There is no doubt that Beckham and his camp have carefully considered the sports market of Miami. Over the past several years, the Miami Heat of the NBA have found great success both on and off the court with the help of superstar players. However, the Heat seem to be the the exception to the rule as the Miami Marlins of the MLB rank ,almost last in league attendance, and the Miami Dolphins of the NFL have had disagreements with the local politicians in acquiring funding to renovate their stadium.
Miami has not had a successful or sustainable history of professional soccer either. In 1973, the Miami Toros joined the NASL with great promise. Within three years the Toros moved to Ft. Lauderdale, Florida, then to Minnesota in 1983 due to financial struggles. After winning the Supporters Shield in the 2001 MLS season, the Miami Fusion contracted after only four years in the league.

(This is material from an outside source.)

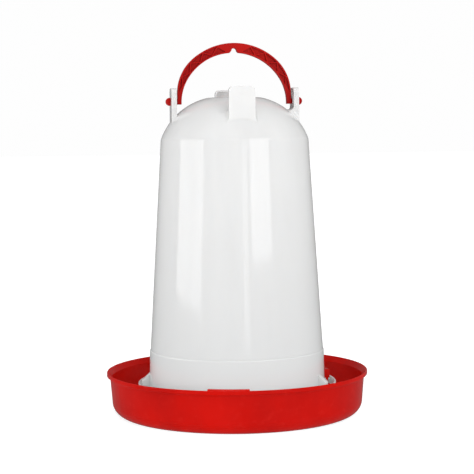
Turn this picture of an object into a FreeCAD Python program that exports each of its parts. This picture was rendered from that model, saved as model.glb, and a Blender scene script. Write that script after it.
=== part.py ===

Miami Fusion owner Ken Horowitz explained in a press conference announcing the organization’s decision to shut down that
…the South Florida market just has too many hurdles that we simply cannot overcome…The fan base is very diverse down here and many people simply don’t have local ties to the area and have trouble identifying with the local sports teams.
Unfortunately for soccer fans in Miami not even a successful product on the field could save the Fusion from folding.
Miami still remains one of the poorest cities in the United States. In 2012, Forbes magazine awarded Miami the title of the most miserable city in the U.S. based on factors such as taxes, violent crime rates, unemployment rates, and foreclosure rates. Forbes explains that there is “a growing divide between the top 1% and the metro area.”
If soccer in Miami fails once again, the city will be stuck with the remaining costs of a stadium no longer in use. The land on which the stadium is built, land that could have potentially been used to build a variety of other businesses, will be lost. Stadiums are often approved on the basis that it will bring opportunities to the local area in the form of construction prospects, increased jobs for local residents once the stadium is built, and potential partnerships with local businesses and the sports organization. As Simon Kuper, author of the award-winning book Soccernomics, explains, building a stadium can often have the reverse effect on the community. Sports organizations offer short-term work and low skilled jobs to the local community while hiring the best talent from other parts of the nation to fill the higher skilled and higher paid positions in the organization. The state funding that a soccer franchise in Miami would receive could take funding away from the struggling residents of the city for several years to come. Public support for stadiums often causes the citizens to turn a blind eye to some of the core problems such as crime, low quality education, and high property taxes.
If Beckham believes he will get unanimous local support for the franchise in the coming months, he need not look any further than MLS’s newest franchise, Orlando City SC. Last October, Orlando City SC received approval and funding for their soccer specific stadium. Some residents of Parramore, the site where Orlando City SC intends to build the stadium, spoke out against the stadium proposal but were obviously unsuccessful in swaying the powers that be. Residents cited issues such as the gentrification and displacement of African-American residents to build the stadium, the promise of jobs which will only be low paying and temporary, and new homes in the region, traffic, and noise.
Despite such protests, the stadium in Miami will most likely be built. The Beckham Effect will no doubt grip the city of Miami and bring success to MLS and the wealthier residents in the region if Beckham’s dream becomes a reality. Most dreams are short-term, and we awake from them none the worse for having experienced them. But for some Miami residents, the reality of the Beckham Effect may just be a nightmare from which they cannot drowsily turn away from and go back to sleep.